Shireen Olive Ritchie, Baroness Ritchie of Brompton ( Folkard; 22 June 1945 – 24 April 2012) was a Conservative Councillor for the Brompton Ward, Royal Borough of Kensington and Chelsea and advocate for women in the Conservative Party of the United Kingdom. She was a Conservative working peer in the House of Lords and President of the National Children's Bureau.

Politics
Shireen Ritchie was a Kensington and Chelsea Councillor from 1998 representing the Brompton ward on the council. In 2008, she provided testimony as part of the Home Affairs Committee hearings on Trade in Human Beings. She was involved in efforts of the Conservative Party to raise awareness among constituents about the importance of the issue of diversity to the party, including the party's Women2Win efforts in 2005, and Priority List (A-List) candidates, for which she received scorn from other Conservative party members. She held a seat as the Chair of the party's Candidates Committee and was named as a 'Champion' for the Conservative Women's Organisation.

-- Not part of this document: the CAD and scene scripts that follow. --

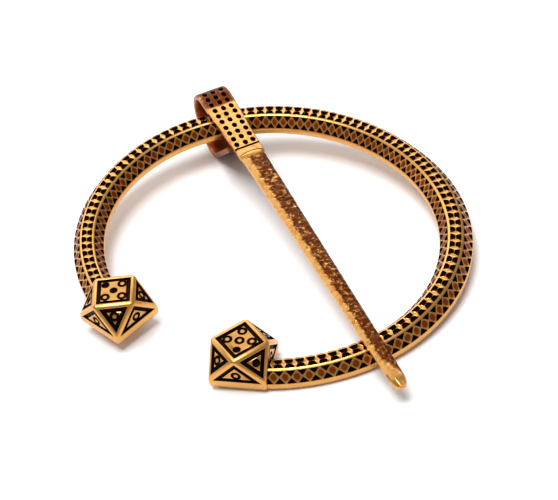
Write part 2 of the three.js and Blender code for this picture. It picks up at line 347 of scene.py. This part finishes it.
for vert in bar.verts:
    vert.co = on_hoop(vert.co.x, vert.co.y / BAR_LENGTH, vert.co.z)
bmesh.ops.recalc_face_normals(bar, faces=bar.faces)
hoop = smoothed(new_object("cast_hoop", bar))
print("bar:", len(hoop.data.polygons), "faces,", black_area(hoop), "square mm black")

# %% [markdown]
# ## The knobs
#
# Each knob is a cube with its four upper corners cut off down to the middles of the edges, which
# leaves a square turned on its corner on top and eight triangles round it. A vertex bevel of half
# the side does exactly that. An engraved line runs inside every face, and rings with a dot are
# drilled in the panels. The line is a few insets; the rings are small turned cutters, taken away by
# a Boolean.

# %% A knob's block and its engraved lines
KNOB_RIM, KNOB_FOOT, KNOB_EDGE = 0.39, 0.18, 0.28
ENGRAVING = ((0.1, 0, 0), (0.05, -0.04, 0), (0.06, -0.24, 1), (0.42, 0, 1), (0.05, 0.2, 1),
             (0.05, 0.04, 0))
PANEL_SOOT, PANEL_SHAKE = 0.15, 0.07


def upright(edge, half):
    """Whether an edge is one of the four upright corners of the rim."""
    low, high = sorted(v.co.z for v in edge.verts)
    return high - low > 0.1 and high < KNOB_RIM * half + 0.01 and edge.calc_face_angle(0) > 0.3


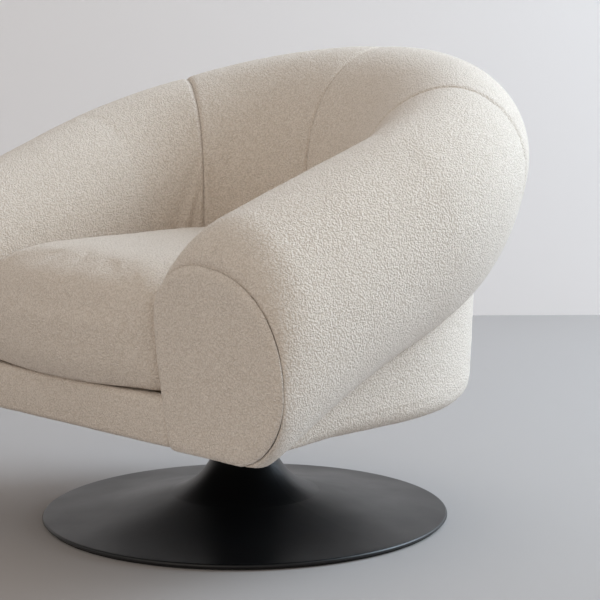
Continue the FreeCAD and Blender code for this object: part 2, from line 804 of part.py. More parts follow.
def padding_arcs(points, place):
    """Four arcs round the padding, from the seam under the roll over its ridge to its inner foot.

    place turns (reach, height) into a point in space.
    """
    near, far = math.sqrt(0.5), 1 - math.sqrt(0.5)
    seam, belly, bulge = points["seam"], points["belly"], points["bulge"]
    ridge, inner, foot = points["ridge"], points["inner"], points["foot"]
    return [
        Part.Arc(place(*seam), place(*belly), place(*bulge)),
        Part.Arc(place(*bulge), place(*quarter(bulge, ridge, far, near)), place(*ridge)),
        Part.Arc(place(*ridge), place(*quarter(ridge, inner, near, far)), place(*inner)),
        Part.Arc(place(*inner), place(*quarter(inner, foot, 0.36, 0.5)), place(*foot)),
    ]


def open_wire(points, place):
    """Section over the seat board: its underside steps up along the bent wall to the seam."""
    wall_foot = (val("wall_reach"), board_top.value)
    mouth_height = max(points["seam"][1], board_top.value) + val("wall_thick") / 2
    mouth = (val("wall_reach"), mouth_height)
    edges = padding_arcs(points, place)
    edges += [Part.LineSegment(place(*points["foot"]), place(*wall_foot)),
              Part.LineSegment(place(*wall_foot), place(*mouth)),
              Part.LineSegment(place(*mouth), place(*points["seam"]))]
    return Part.Wire([edge.toShape() for edge in edges])


def closed_wire(points, place):
    """Section in front of the seat board: its underside is one straight line."""
    edges = padding_arcs(points, place)
    edges.append(Part.LineSegment(place(*points["foot"]), place(*points["seam"])))
    return Part.Wire([edge.toShape() for edge in edges])


def straight_place(y):
    return lambda reach, height: FreeCAD.Vector(reach, y, height)


def round_place(angle):
    cosine, sine = math.cos(math.radians(angle)), math.sin(math.radians(angle))
    centre = -val("back_centre")
    return lambda reach, height: FreeCAD.Vector(reach * cosine, centre + reach * sine, height)


def arm_edge(grow=0.0):
    """The arm's front edge: from the flat front's outline, rounding over to the full section."""
    full = section_points(full_front(), False, grow)
    full["foot"] = (full["foot"][0], val("seam_front") - grow)
    flat = front_points(full, grow)
    y_panel = val("panel_thick") - val("panel_front")
    steps = 7
    wires = []
    for i in range(steps + 1):
        turn = math.pi / 2 * i / steps
        y = y_panel + (full_front() - y_panel) * (1 - math.cos(turn))
        wires.append(closed_wire(between(flat, full, math.sin(turn)), straight_place(y)))
    return Part.makeLoft(wires, True, True)


def arm_run(grow=0.0):
    """The right arm behind its front edge: a straight run, then the turn up to the cross seam."""
    centre = -val("back_centre")
    wires = []
    for share in (0.0, 0.33, 0.67, 1.0):
        y = full_front() + (centre - full_front()) * share
        wires.append(open_wire(section_points(y, False, grow), straight_place(y)))
    for share in (0.5, 1.0):
        angle = val("split_angle") * share
        wires.append(open_wire(section_points(angle, True, grow), round_place(angle)))
    return Part.makeLoft(wires, True, False)


def back_run(grow=0.0):
    """The right half of the back, from the cross seam to the middle."""
    start = val("split_angle")
    steps = 4
    angles = [start + (90 - start) * i / steps for i in range(steps + 1)]
    wires = [open_wire(section_points(angle, True, grow), round_place(angle)) for angle in angles]
    return Part.makeLoft(wires, True, False)


def board_block(gap):
    """The space of the seat board and of what lies under it, grown by a gap."""
    low = val("underside_height") - gap
    block = d_face(val("wall_reach") + gap, -val("board_front") - gap, low)
    return block.extrude(FreeCAD.Vector(0, 0, board_top.value + gap - low))


def rail_block(gap):
    """The front rail's space, grown by a gap."""
    half = val("wall_reach") - val("post_width") + gap
    y_low = -val("board_front") - val("rail_thick") - gap
    return Part.makeBox(2 * half, val("rail_thick") + 2 * gap, val("rail_top") - val("underside_height") + 2 * gap,
                        FreeCAD.Vector(-half, y_low, val("underside_height") - gap))


def roll_pieces():
    """The roll's four lengths, cut out round the wall, the posts and the seat board."""
    gap = val("soft_gap")
    frame = [wall_solid(gap), post_solid(gap), rail_block(gap)]
    edge = arm_edge().cut(frame + [board_block(gap)])
    run = arm_run().cut(frame)
    arm = edge.fuse(run)
    back = back_run().cut([wall_solid(gap), back_post_solid(gap)])
    for label, shape in (("arm_roll", arm), ("back_roll", back)):
        right = feature(label + "_right", shape)
        mirrored(right, label + "_left")


def roll_tools(gap):
    """The whole roll and its front panels grown by a gap, both sides, for cutting other covers clear."""
    full = section_points(full_front(), False, gap)
    front = Part.Face(closed_wire(front_points(full, gap), straight_place(-val("panel_front") - 1)))
    right = [arm_edge(gap), arm_run(gap), back_run(gap),
             front.extrude(FreeCAD.Vector(0, val("panel_thick") + 1, 0))]
    mid_plane = FreeCAD.Vector(1, 0, 0)
    return right + [shape.mirror(FreeCAD.Vector(), mid_plane) for shape in right]


def front_panels():
    """Flat padded panels that close the arm fronts, their rims softened towards the front."""
    y_back = val("panel_thick") - val("panel_front")
    full = front_points(section_points(full_front(), False))
    middle = {name: ((full["bulge"][0] + full["inner"][0]) / 2, full["bulge"][1]) for name in full}
    soft = between(full, middle, 0.03)
    wires = []
    for share, points in ((0.0, full), (0.65, between(full, soft, 0.12)), (1.0, soft)):
        wires.append(closed_wire(points, straight_place(y_back - val("panel_thick") * share)))
    right = feature("arm_front_panel_right", Part.makeLoft(wires, True, True))
    mirrored(right, "arm_front_panel_left")


def tub_cover():
    """Padded cover of the lower tub: a tapered wall with a soft lower edge, cut under the roll."""
    low, high = val("underside_height"), val("seam_back") + val("deck_foam_thick")
    gap = val("soft_gap")
    front = full_front()
    outer = Part.makeLoft([d_face(val("cover_reach"), front, low).OuterWire,
                           d_face(val("seam_reach"), front, high).OuterWire], True, True)
    lower_edge = [edge for edge in outer.Edges
                  if all(abs(vertex.Point.z - low) < 1e-6 for vertex in edge.Vertexes)
                  and not all(abs(vertex.Point.y - front) < 1e-6 for vertex in edge.Vertexes)]
    outer = outer.makeFillet(val("cover_edge"), lower_edge)
    inner_reach = val("wall_reach") + val("wall_thick") + gap
    inner = d_face(inner_reach, front - 1, low - 1).extrude(FreeCAD.Vector(0, 0, high))
    cover = outer.cut(inner)
    cover = cover.cut(roll_tools(gap))
    largest = max(cover.Solids, key=lambda solid: solid.Volume)
    return feature("tub_cover", largest)


def rail_cover():
    """Padded strip over the front rail, fitted between the arm fronts."""
    half = val("foot_reach") + 10
    y_high = -val("board_front") - val("rail_thick")
    y_low = y_high - val("rail_cover_thick")
    strip = Part.makeBox(2 * half, y_high - y_low, deck_top.value - val("underside_height"),
                         FreeCAD.Vector(-half, y_low, val("underside_height")))
    rim = [edge for edge in strip.Edges if all(abs(v.Point.y - y_low) < 1e-6 for v in edge.Vertexes)
           and abs(edge.tangentAt(edge.FirstParameter).x) > 0.99]
    strip = strip.makeFillet(val("rail_cover_edge"), rim).cut(roll_tools(val("soft_gap")))
    return feature("front_rail_cover", max(strip.Solids, key=lambda solid: solid.Volume))


def seat_cushion():
    """Crowned cushion: a rounded square section all round, drawn in at its foot and towards the crown."""
    low, high = cushion_bottom.value, val("cushion_top")
    middle = low + (high - low) * 0.42
    power = 2 / val("cushion_squareness")
    wires = []
    for degrees in (-58, -40, -22, -8, 4, 14, 26, 38, 50, 62, 73, 82):
        turn = math.radians(degrees)
        rise = abs(math.sin(turn)) ** power
        height = middle + (high - middle) * rise if degrees > 0 else middle - (middle - low) * rise
        if degrees == -58:
            height = low
        share = (height - low) / (high - low)
        half = val("cushion_low_half") + (val("cushion_high_half") - val("cushion_low_half")) * share
        inset = half * (1 - math.cos(turn) ** power)
        if degrees < 0:
            inset = inset * val("cushion_foot_draw")
        wires.append(seat_plan(half - inset, -val("cushion_front") + inset,
                               val("cushion_belly") * (half - inset) / half,
                               val("cushion_back") - inset, height))
    return feature("seat_cushion", Part.makeLoft(wires, True, False))


for make in (trumpet_shell, floor_pad, ballast_disc, column, foot_bolts, neck_sleeve, upper_bush, lower_bush,
             spindle, retaining_washer, retaining_bolt, swivel_plate, plate_bolts, board_nuts,
             seat_board, dust_cover, frame_pieces, front_rail, spring_frame, straps, deck_foam,
             roll_pieces, front_panels, tub_cover, rail_cover, seat_cushion):
    make()
doc.recompute()

for item in doc.Objects:
    if "Invalid" in item.State or "Error" in item.State:
        raise RuntimeError("failed: %s %s" % (item.Label, item.State))
for node in nodes:
    if node.Shape.isNull() or not node.Shape.isValid():
        raise RuntimeError("bad shape: " + node.Label)

os.makedirs("parts", exist_ok=True)
for node in nodes:
    node.Shape.exportStep(os.path.join("parts", node.Label + ".step"))
    box = node.Shape.BoundBox
    print("%-24s solids %d volume %9.0f  x %.1f..%.1f  y %.1f..%.1f  z %.1f..%.1f" % (
        node.Label, len(node.Shape.Solids), node.Shape.Volume,
        box.XMin, box.XMax, box.YMin, box.YMax, box.ZMin, box.ZMax))
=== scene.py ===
import itertools
import math

import bpy
import numpy as np
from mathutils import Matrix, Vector


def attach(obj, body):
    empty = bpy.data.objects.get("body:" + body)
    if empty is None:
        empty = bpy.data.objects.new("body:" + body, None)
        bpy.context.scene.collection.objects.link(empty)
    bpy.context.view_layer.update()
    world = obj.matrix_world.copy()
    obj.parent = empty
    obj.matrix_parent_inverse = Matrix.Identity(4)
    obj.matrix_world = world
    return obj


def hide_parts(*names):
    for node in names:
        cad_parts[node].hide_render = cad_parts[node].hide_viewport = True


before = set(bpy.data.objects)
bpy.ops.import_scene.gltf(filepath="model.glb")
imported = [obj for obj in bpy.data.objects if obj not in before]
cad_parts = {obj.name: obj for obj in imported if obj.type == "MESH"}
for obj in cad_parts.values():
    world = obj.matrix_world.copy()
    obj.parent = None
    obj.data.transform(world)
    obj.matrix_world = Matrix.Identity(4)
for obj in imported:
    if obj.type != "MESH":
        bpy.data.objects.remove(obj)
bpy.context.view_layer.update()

bl_info = {
    "name": "Tub chair",
    "version": (1, 0, 0),
    "blender": (4, 5, 0),
    "location": "3D View > Sidebar > Tub chair",
    "description": "Sews the covers of a swivel tub chair, finishes its foot and lights it",
    "category": "Object",
}

# Sizes of the frame under the covers, in metres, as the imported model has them

BACK_CENTRE = 0.030
FULL_FRONT = -0.285
PANEL_BACK = -0.331
PANEL_SEAM = -0.3375
PANEL_FRONT = -0.343
BOARD_FRONT = -0.292
BOARD_TOP = 0.2103
UNDERSIDE = 0.190
RAIL_FACE = -0.316
DECK_TOP = 0.2545
WALL_OUTSIDE = 0.3185
SPLIT_ANGLE = math.radians(31)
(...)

While she was chair of LGA's Family and Children's Services in 2010, the department underwent an effort to reduce paperwork to "ease the pressure on social workers and increase the quality of care offered to children." She was a member of the Family Justice Review Panel.

On 25 June 2010, she was created a life peer as Baroness Ritchie of Brompton, of Brompton, in the Royal Borough of Kensington and Chelsea, and she was introduced in the House of Lords on 29 June 2010.

Family
Born Shireen Olive Folkard, she spent her early life in Yemen where her father was a British diplomat. After attending St Mary's Gate School, Southbourne, Dorset, she worked as a fashion model until her marriage.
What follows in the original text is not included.